JPMorgan Chase to pay $920M for illegal trade practices
Largest monetary settlement comes after US bank's practices of outpacing participants to manipulate markets

By Ovunc Kutlu

ANKARA (AA) - JPMorgan Chase agreed to pay $920 million to settle charges with three federal agencies for illegal trading practices, Commodity Futures Trading Commission (CFTC) announced Tuesday.

The world's most valuable investment bank and financial services firm by market capitalization was accused of engaging in "manipulative and deceptive conduct and spoofing that spanned at least eight years," according to a statement.

"The conduct of the individuals referenced in today’s resolutions is unacceptable and they are no longer with the firm," said company’s Co-President Daniel Pinto.

Its activities involved thousands of spoof orders in precious metals and US Treasury futures contracts on the Commodity Exchange, New York Mercantile Exchange, and Chicago Board of Trade, according to CFTC.

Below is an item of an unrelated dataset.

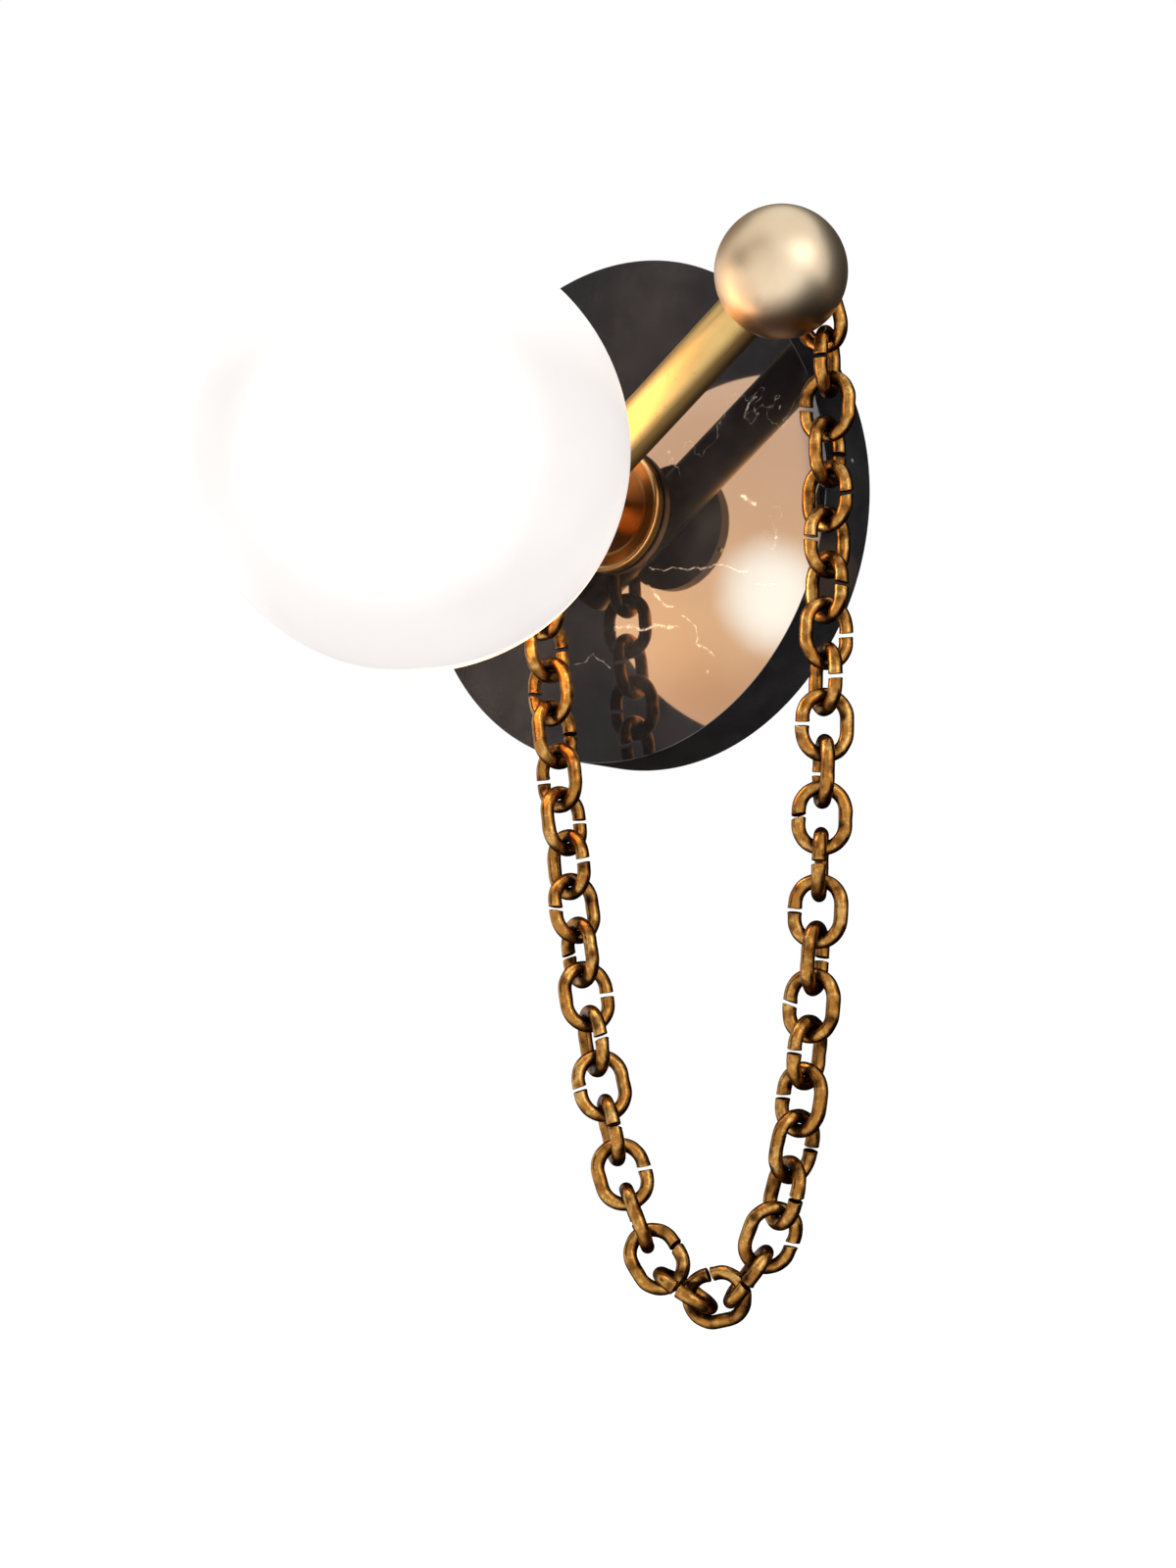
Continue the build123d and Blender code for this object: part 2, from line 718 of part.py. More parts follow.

Spoofing is an illegal practice of "bidding or offering [an order] with intent to cancel before execution" by traders to outpace other market participants and to manipulate markets, according to the 2010 Dodd-Frank Act that placed tougher regulations on Wall Street after the 2008 financial crisis.

CFTC said JPMorgan Chase's illegal trading significantly benefited the firm, while harming other market participants. Other federal agencies probing the bank on same issue were US Department of Justice and Securities and Exchange Commission.

The settlement amount, which is the largest monetary relief ever imposed by CFTC, includes $311 million restitution, $172 million disgorgement to those that are harmed and a civil monetary penalty of more than $436 million.

In the second quarter alone, JPMorgan Chase had a net income of more than $4.68 billion, according to its financial results statement, which was down half from $9.65 billion the same period last year.

The bank agreed in 2013 to pay $920 million in penalties to US and UK regulators for "unsafe practices" when a unit in its London office, which reported directly to Chairman & CEO Jamie Dimon, accumulated exceptionally large credit default swaps (CDS) in the market and led to a loss of $6.2 billion.

JPMorgan Chase shares fell 0.9% on the New York Stock Exchange after the announcement.